## START Available data

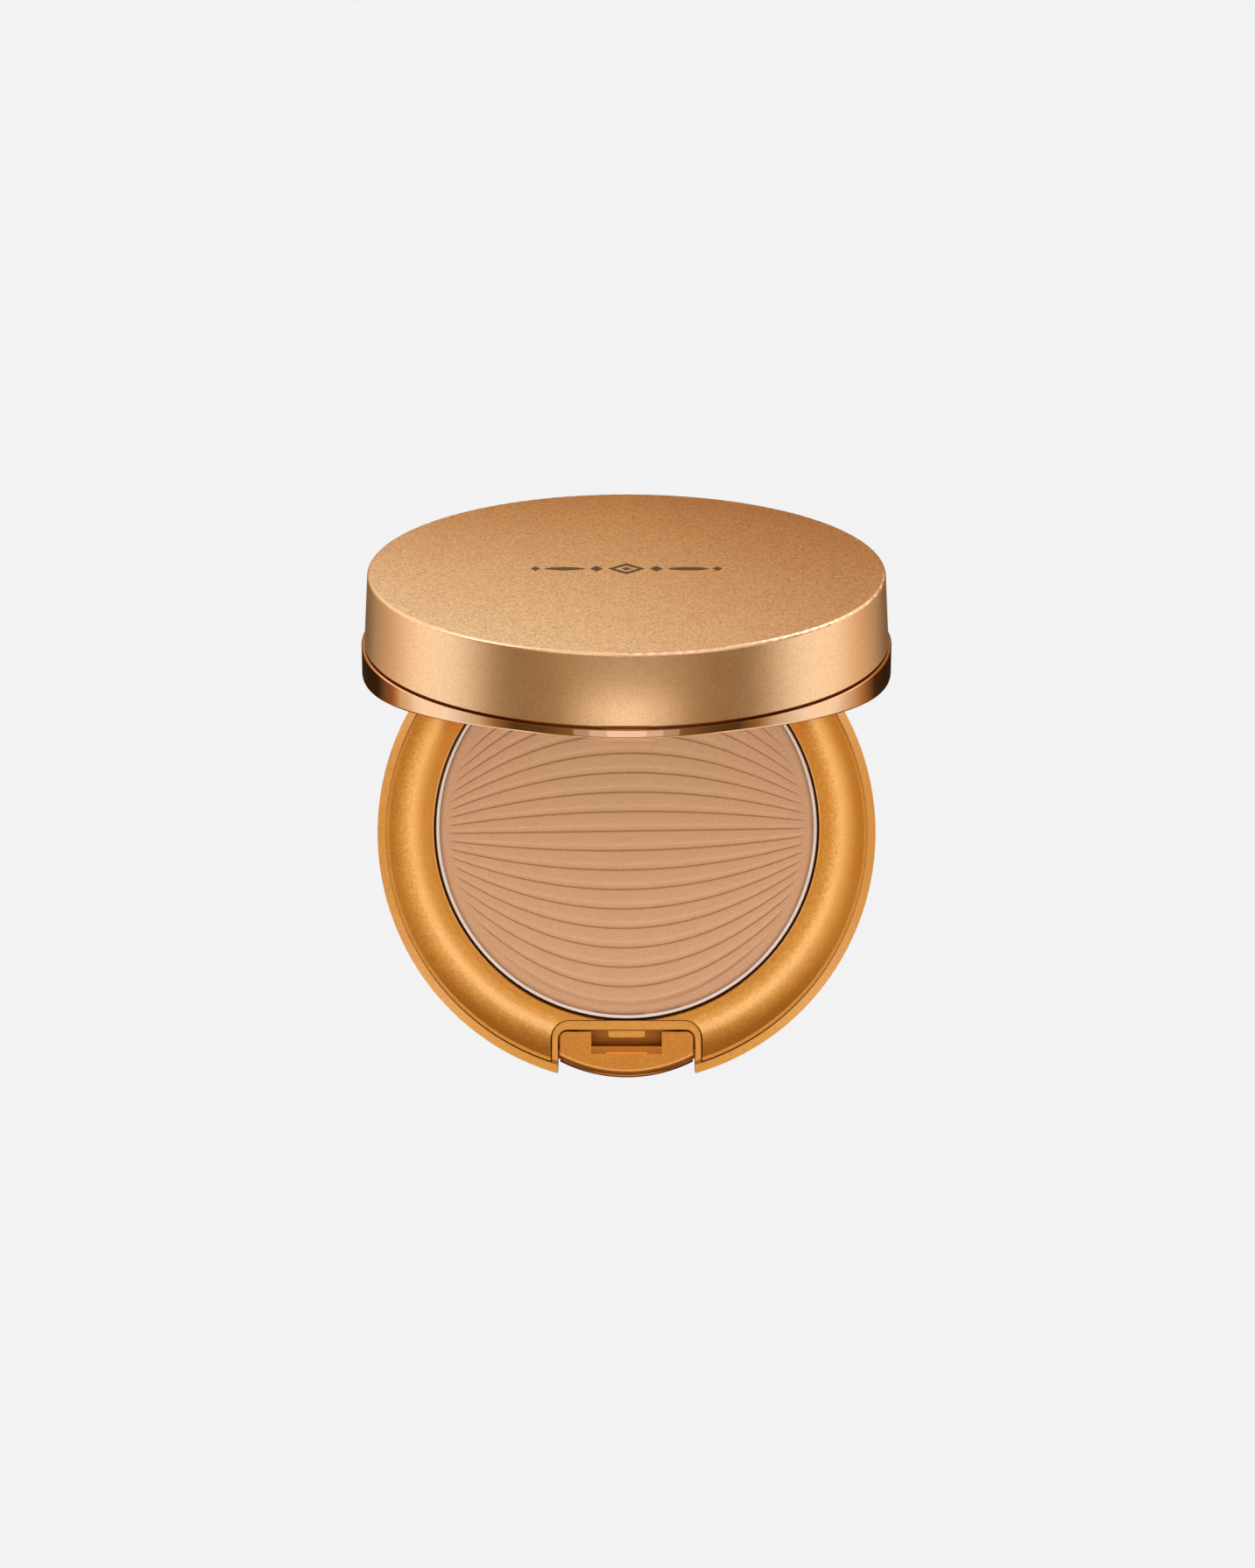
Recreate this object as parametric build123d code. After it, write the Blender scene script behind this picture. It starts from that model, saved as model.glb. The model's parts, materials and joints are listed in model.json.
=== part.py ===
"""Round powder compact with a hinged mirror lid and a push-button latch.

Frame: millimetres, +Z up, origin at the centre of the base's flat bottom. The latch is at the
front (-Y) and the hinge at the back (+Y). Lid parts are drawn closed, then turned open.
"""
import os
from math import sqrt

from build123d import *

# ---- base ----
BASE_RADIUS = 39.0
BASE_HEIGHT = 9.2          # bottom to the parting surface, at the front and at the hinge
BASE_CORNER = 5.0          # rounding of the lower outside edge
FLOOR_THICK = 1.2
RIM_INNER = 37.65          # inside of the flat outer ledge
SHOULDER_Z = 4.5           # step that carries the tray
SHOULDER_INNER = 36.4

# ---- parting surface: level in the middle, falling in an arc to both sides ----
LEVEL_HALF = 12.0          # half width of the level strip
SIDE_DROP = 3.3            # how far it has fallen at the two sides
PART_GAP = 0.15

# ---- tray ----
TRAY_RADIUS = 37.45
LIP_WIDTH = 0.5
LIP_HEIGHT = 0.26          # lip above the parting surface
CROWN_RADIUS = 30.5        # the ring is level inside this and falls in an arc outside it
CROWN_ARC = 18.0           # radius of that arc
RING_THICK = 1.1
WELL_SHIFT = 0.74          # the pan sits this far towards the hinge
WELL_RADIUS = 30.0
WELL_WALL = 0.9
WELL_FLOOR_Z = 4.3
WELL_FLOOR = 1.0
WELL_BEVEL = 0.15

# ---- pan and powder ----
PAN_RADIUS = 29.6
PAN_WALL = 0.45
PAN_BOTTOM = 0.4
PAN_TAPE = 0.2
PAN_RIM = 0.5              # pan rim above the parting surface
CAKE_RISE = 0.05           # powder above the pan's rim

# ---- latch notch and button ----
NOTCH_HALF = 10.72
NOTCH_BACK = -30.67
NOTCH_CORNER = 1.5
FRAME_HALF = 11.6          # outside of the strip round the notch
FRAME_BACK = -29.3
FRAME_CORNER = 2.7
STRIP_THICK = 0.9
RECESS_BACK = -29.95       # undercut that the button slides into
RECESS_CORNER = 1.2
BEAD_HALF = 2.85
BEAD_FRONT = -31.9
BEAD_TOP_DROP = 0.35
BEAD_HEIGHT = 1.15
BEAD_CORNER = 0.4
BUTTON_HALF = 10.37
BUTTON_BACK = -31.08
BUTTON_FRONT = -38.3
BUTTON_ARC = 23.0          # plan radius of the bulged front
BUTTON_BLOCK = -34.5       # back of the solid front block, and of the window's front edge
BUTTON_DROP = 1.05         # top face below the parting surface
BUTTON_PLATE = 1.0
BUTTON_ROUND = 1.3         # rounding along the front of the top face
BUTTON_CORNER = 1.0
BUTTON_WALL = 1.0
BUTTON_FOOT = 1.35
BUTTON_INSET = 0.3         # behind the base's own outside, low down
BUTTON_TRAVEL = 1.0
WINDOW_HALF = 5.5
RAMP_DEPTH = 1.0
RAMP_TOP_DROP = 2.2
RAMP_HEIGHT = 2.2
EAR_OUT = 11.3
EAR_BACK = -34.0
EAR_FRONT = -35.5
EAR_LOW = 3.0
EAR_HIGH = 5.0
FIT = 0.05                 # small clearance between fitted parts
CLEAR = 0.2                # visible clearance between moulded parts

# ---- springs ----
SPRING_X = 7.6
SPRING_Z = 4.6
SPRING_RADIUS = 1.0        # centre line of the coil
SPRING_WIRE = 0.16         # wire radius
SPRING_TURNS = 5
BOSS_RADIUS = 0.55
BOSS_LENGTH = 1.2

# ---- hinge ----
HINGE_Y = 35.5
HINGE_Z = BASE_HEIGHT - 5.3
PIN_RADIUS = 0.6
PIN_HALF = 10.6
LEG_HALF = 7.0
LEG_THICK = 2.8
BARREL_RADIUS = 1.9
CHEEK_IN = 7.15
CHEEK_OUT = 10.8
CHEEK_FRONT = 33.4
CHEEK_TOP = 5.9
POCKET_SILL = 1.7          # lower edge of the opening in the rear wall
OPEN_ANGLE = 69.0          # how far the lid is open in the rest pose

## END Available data

Your objective = Quote exactly the first line of the data and every line after it through the one holding "from build123d import *".

Response =
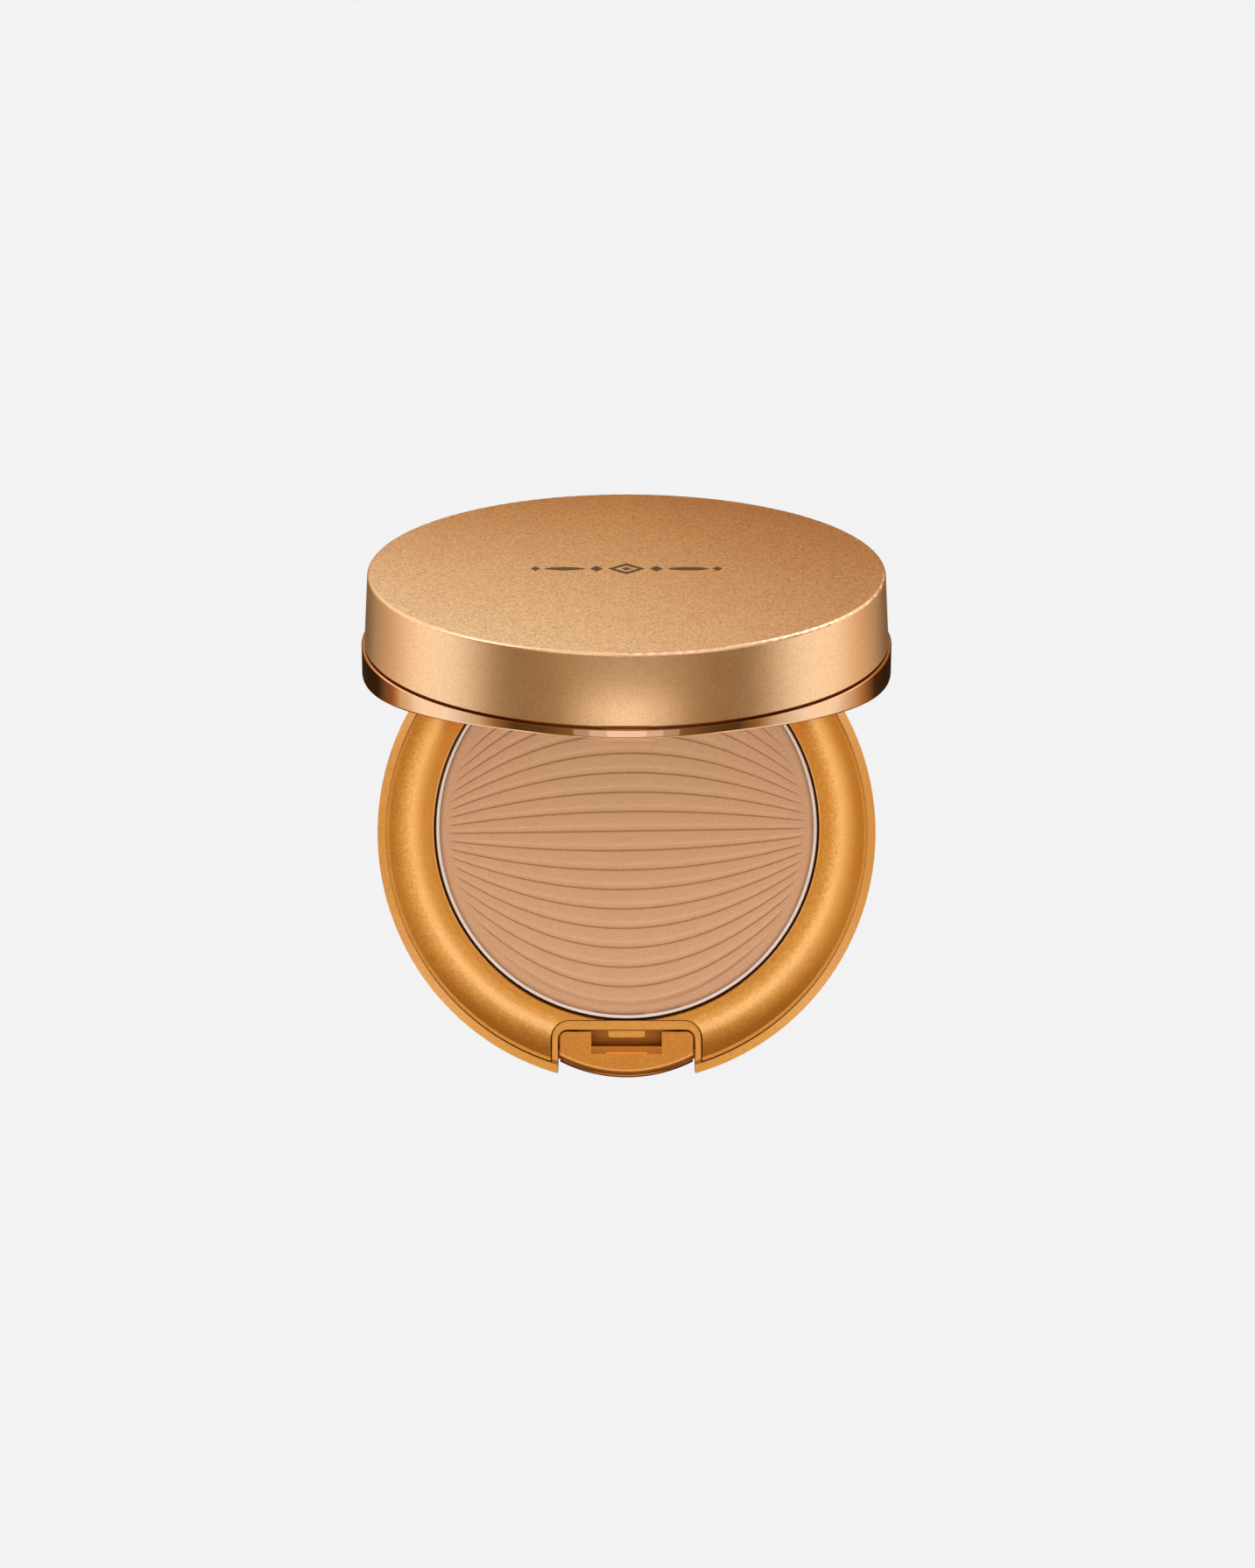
Recreate this object as parametric build123d code. After it, write the Blender scene script behind this picture. It starts from that model, saved as model.glb. The model's parts, materials and joints are listed in model.json.
=== part.py ===
"""Round powder compact with a hinged mirror lid and a push-button latch.

Frame: millimetres, +Z up, origin at the centre of the base's flat bottom. The latch is at the
front (-Y) and the hinge at the back (+Y). Lid parts are drawn closed, then turned open.
"""
import os
from math import sqrt

from build123d import *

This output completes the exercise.